If you're a fan of the genre, don't just take my word for it. Here is how you should approach this classic to actually enjoy it:

  • Watch one chapter a day. Serials were designed to be seen weekly. Binging all 216 minutes at once can feel repetitive because of the "recap" segments at the start of each chapter.
  • Pay attention to the stunts. Look for the "flying" transitions. Notice how they cut between the dummy and the real actor. It’s a masterclass in low-budget editing.
  • Compare the tone. Compare this to the 2019 Shazam! or the 2023 sequel. Notice how the 1941 version treats the magic as something ancient and terrifying rather than a colorful superpower.
  • Look for the influence. You’ll see bits and pieces of this movie in Raiders of the Lost Ark and even the original Star Wars trilogy. George Lucas and Steven Spielberg grew up on these Republic serials.

The Adventures of Captain Marvel movie isn't just a museum piece. It’s a legit action flick that happens to be over eighty years old.

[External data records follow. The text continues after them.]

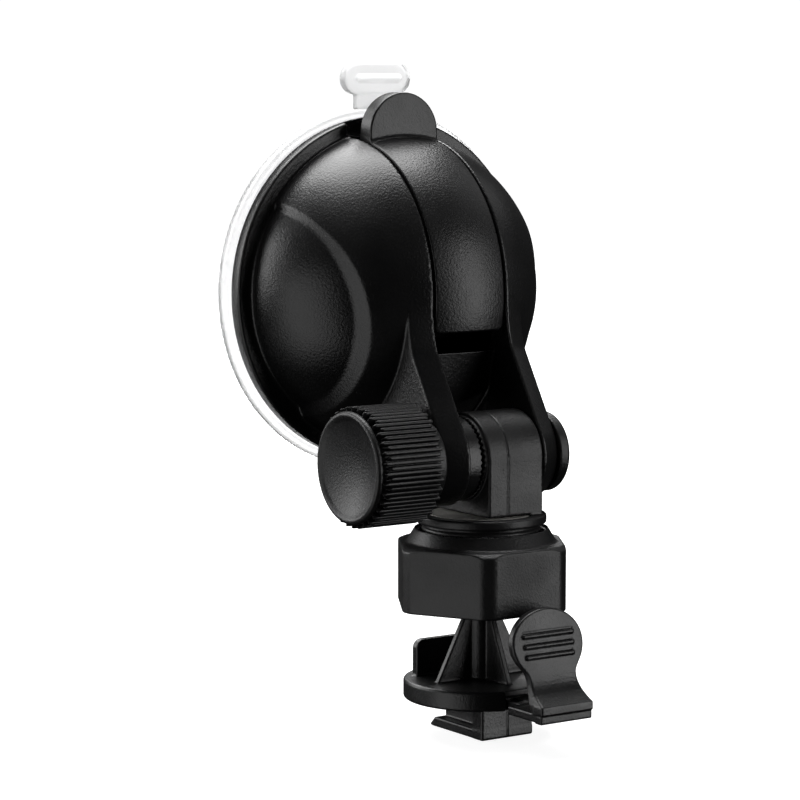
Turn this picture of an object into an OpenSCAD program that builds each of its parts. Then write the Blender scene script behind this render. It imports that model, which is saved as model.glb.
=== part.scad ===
// Suction-cup windscreen mount for a small in-vehicle camera.
// +Y is the outward normal of the suction face, +Z is up, -Y points into the cabin.
// The origin is the centre of the suction face. All sizes are in millimetres.

/* [Suction pad] */
// Radius of the clear suction pad
pad_r = 32.5; // [25:0.5:45]
// Thickness of the pad at its rim
pad_t = 1.6; // [1:0.1:3]
// Top of the pull tab above the pad centre
tab_top = 40.4; // [36:0.2:50]
// Half width of the pull tab bar
tab_half = 7.0; // [4:0.1:10]

/* [Housing] */
// Radius of the flange that presses the pad
flange_r = 30.9; // [24:0.1:44]
// Front face of the flange, measured from the glass
flange_h = 4.8; // [3:0.1:8]
// Outer radius of the dome
dome_r = 28.4; // [20:0.1:38]
// Centre of the dome, measured from the glass
dome_h = 3.5; // [2:0.1:10]
// Radius of the hollow inside the dome
hollow_r = 25.0; // [16:0.1:34]
// Half width of the lever slot and of the clevis gap
slot_half = 7.7; // [6:0.1:10]
// Half width over the clevis arms
arm_half = 12.0; // [10:0.1:15]
// Radius of the clevis arm ends
arm_r = 7.9; // [6:0.1:10]
// Depth of the thumb scoops on the sides
scoop_t = 1.3; // [0.5:0.1:2.4]

/* [Lock lever] */
// Half width of the lever
lever_half = 6.95; // [5:0.05:9]
// Radius of the lever face
lever_r = 28.3; // [20:0.1:36]
// Lower edge of the lever below the pad centre
lever_low = 5.8; // [4:0.1:9]
// Height of the centre of the round thumb tab
thumb_z = 28.0; // [24:0.1:36]
// Back of the thumb tab, measured from the glass
thumb_h = 7.2; // [6:0.1:12]
// Cam eccentricity
cam_e = 2.16; // [1:0.02:3]
// Cam radius
cam_r = 5.0; // [3:0.1:7]
// Distance of the lever pin from the glass
pin_h = 25.0; // [20:0.1:30]

/* [Clevis pivot] */
// Pivot axis, distance from the glass
pivot_h = 34.2; // [28:0.1:44]
// Pivot axis, distance below the pad centre
pivot_z = 27.1; // [20:0.1:36]
// Clamp knob outer radius over the ribs
knob_r = 10.3; // [8:0.1:14]
// Number of long ribs around the knob
knob_n = 36; // [24:1:48]

/* [Ball joint] */
// Ball centre below the pad centre
ball_z = 45.0; // [40:0.1:52]
// Ball radius
ball_r = 7.5; // [6:0.1:9]
// Radius of the nut over its blunted corners
nut_r = 15.7; // [13:0.1:19]
// Nut width across flats
nut_af = 28.2; // [24:0.1:34]

/* [Camera stud] */
// Radius of the round foot plate
foot_r = 13.5; // [10:0.1:18]
// Top of the foot plate below the pad centre
foot_top = 65.8; // [58:0.1:74]
// Thickness of the foot plate
foot_t = 3.4; // [2:0.1:5]
// Half width of the camera shoe
shoe_half = 5.4; // [4:0.1:8]
// Underside of the camera shoe below the pad centre
shoe_low = 75.1; // [70:0.1:84]

/* [View] */
// Which sub-part to draw, or all of them

/* [Hidden] */
$fn = 96;
eps = 0.01;
pin_gap = 0.05;
gap = 0.3;
foot_low = foot_top + foot_t;
black = [0.09, 0.09, 0.095];

// Turn a profile of [radius, distance from the glass] about the pad axis.
module about_pad() {
  rotate([90, 0, 0]) rotate_extrude() children();
}

// Turn a profile of [radius, height] about the upright ball axis.
module about_stud() {
  translate([0, -pivot_h, 0]) rotate_extrude() children();
}

// A round bar along X between two stations, on an axis at distance h and height z.
module bar_x(r, x0, x1, h, z, fn = 96) {
  translate([x0, -h, z]) rotate([0, 90, 0]) cylinder(r = r, h = x1 - x0, $fn = fn);
}

// A box between two corners.
module box(a, b) {
  translate(a) cube(b - a);
}

// Extrude a [distance from the glass, height] outline along X.
module side_plate(x0, x1) {
  translate([x0, 0, 0]) rotate([90, 0, 90]) linear_extrude(x1 - x0) children();
}

module suction_pad() {
  color([0.93, 0.95, 0.96, 0.4]) about_pad() polygon([
    [0, 0], [pad_r - 0.5, 0], [pad_r, 0.4], [pad_r, pad_t - 0.3], [pad_r - 0.3, pad_t],
    [22, pad_t], [16, 2.2], [10.5, 3.4], [10, 6.2], [3.5, 6.2], [3.5, 4.9], [7.0, 4.9],
    [7.0, 3.1], [0, 3.1]
  ]);
}

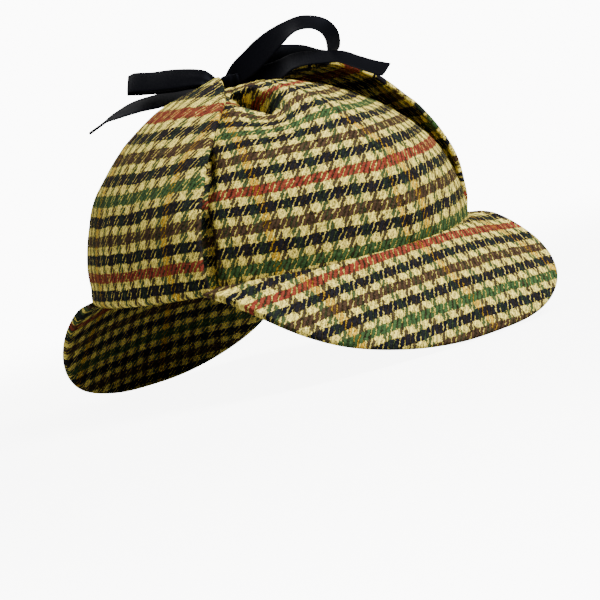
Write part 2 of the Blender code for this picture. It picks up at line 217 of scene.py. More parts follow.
# the softboxes' angles are in degrees and their lengths in metres; all of them point at
# the middle of the hat
HAT_MIDDLE = Vector((0.0, 0.0, 0.1))
Softbox = namedtuple("Softbox", "around above away side watts")
SOFTBOXES = (
    Softbox(around=21, above=47, away=1.5, side=0.7, watts=62.0),
    Softbox(around=-105, above=30, away=1.6, side=0.9, watts=5.0),
    Softbox(around=-175, above=56, away=1.6, side=1.0, watts=14.0),
)
for number, box in enumerate(SOFTBOXES):
    glow = bpy.data.lights.new("softbox_%d" % number, "AREA")
    glow.size = box.side
    glow.energy = box.watts
    stand = bpy.data.objects.new("softbox_%d" % number, glow)
    bpy.context.scene.collection.objects.link(stand)
    direction = way_to(math.radians(box.around), math.radians(box.above))
    stand.location = direction * box.away + HAT_MIDDLE
    stand.rotation_euler = direction.to_track_quat("Z", "Y").to_euler()

# The tweed: a soft woollen twill. Bands of about four coloured threads and four cream
# ones alternate both ways, which makes the houndstooth. Across the piece the colours run
# navy, red, navy, brown, navy, green, navy, brown. Along it dark olive and dark brown
# take turns, with one gold band in eight among the cream. Threads are about 1 mm thick.
WARP_THREAD = 0.98
WEFT_THREAD = 1.30
THREADS_IN_BAND = 4
WARP_COLOURED = 0.50
WEFT_COLOURED = 0.56
CREAM = "#DAC65E"
NAVY = "#0D0E18"
RED = "#6E2C20"
BROWN = "#3A2A1E"
DARK_BROWN = "#3C3422"
GREEN = "#2E4526"
GOLD = "#B48C24"
DARK_OLIVE = "#394528"
WEFT_COLOURS = (NAVY, RED, NAVY, BROWN, NAVY, GREEN, NAVY, BROWN)
WARP_COLOURS = (DARK_OLIVE, DARK_BROWN) * 4
WEFT_PALES = (CREAM,) * 8
WARP_PALES = (GOLD,) + (CREAM,) * 7
REPEAT = 2 * THREADS_IN_BAND * len(WEFT_COLOURS)
WEFT_BAND = 2 * THREADS_IN_BAND * WEFT_THREAD
WARP_BAND = 2 * THREADS_IN_BAND * WARP_THREAD

# The floats: how many threads apart they lie, how far they lean for each row, and what
# share of that width the warp takes over coloured weft and over cream weft. A float has
# a soft edge and rises from it this steeply. WARP_TINT is how much of the dark warp
# shows through the weft beside it.
THREADS_IN_FLOAT = 8 / 3
FLOAT_LEAN = 0.85
WARP_OVER_COLOUR = 0.23
WARP_OVER_CREAM = 0.66
FLOAT_EDGE = 0.05
FLOAT_SIDES = 8.5
WARP_TINT = 0.11

# a yarn is taken as dark below the first brightness and as pale above the second
DARK_YARN = 0.1
PALE_YARN = 0.3

# how far the yarn wanders, in threads, over waves of this size, and how fine they are
Wander = namedtuple("Wander", "size_mm detail threads")
WANDERS = (
    Wander(size_mm=16.0, detail=1.0, threads=2.0),
    Wander(size_mm=1.6, detail=2.0, threads=1.5),
    Wander(size_mm=0.6, detail=2.0, threads=1.4),
)

# the relief of threads and hairs, against that of a float, and its real depth
THREAD_RELIEF = 0.35
HAIR_RELIEF = 0.9
RELIEF_DEPTH = 0.0004
RELIEF_STRENGTH = 0.9

# the brightness of the colour: its start; the painted shade at the sides of each float and
# in the gaps between threads; what the dye's unevenness adds in patches and from hair to
# hair; and the least it may be
SHADE_AND_DYE_START = -1.92
PAINTED_SHADE_FLOAT = 1.10
PAINTED_SHADE_THREAD = 0.32
DYE_PATCH = 1.2
DYE_HAIR = 2.6
SHADE_AND_DYE_LEAST = 0.10


def thread_bands(tree, thread, colours, pales, coloured):
    """The colour of each thread of one direction: a coloured band, then a pale one."""
    share = add_node(tree, "ShaderNodeMath", {0: thread, 1: REPEAT}, operation="DIVIDE")
    part = add_node(tree, "ShaderNodeMath", {0: share.outputs[0]}, operation="FRACT")
    bands = add_node(tree, "ShaderNodeValToRGB", {"Fac": part.outputs[0]})
    ramp = bands.color_ramp
    ramp.interpolation = "CONSTANT"
    for number, pair in enumerate(zip(colours, pales)):
        for half, shade in enumerate(pair):
            start = (number + half * coloured) / len(colours)
            last = number == len(colours) - 1 and half == 1
            if start == 0:
                stop = ramp.elements[0]
            elif last:
                stop = ramp.elements[-1]
            else:
                stop = ramp.elements.new(start)
            stop.position = start
            stop.color = paint(shade)
    return bands.outputs["Color"]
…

It captures a version of the character that is powerful, stoic, and slightly dangerous—a reminder of why he was once the most popular superhero in the world.

To dive deeper into the history of these serials, check out the archives at the Museum of Modern Art (MoMA) or look for the Kino Lorber Blu-ray release, which includes commentary tracks from film historians like Jerry Beck. Understanding where the "cape and cowl" obsession started makes the modern cinematic landscape much more interesting.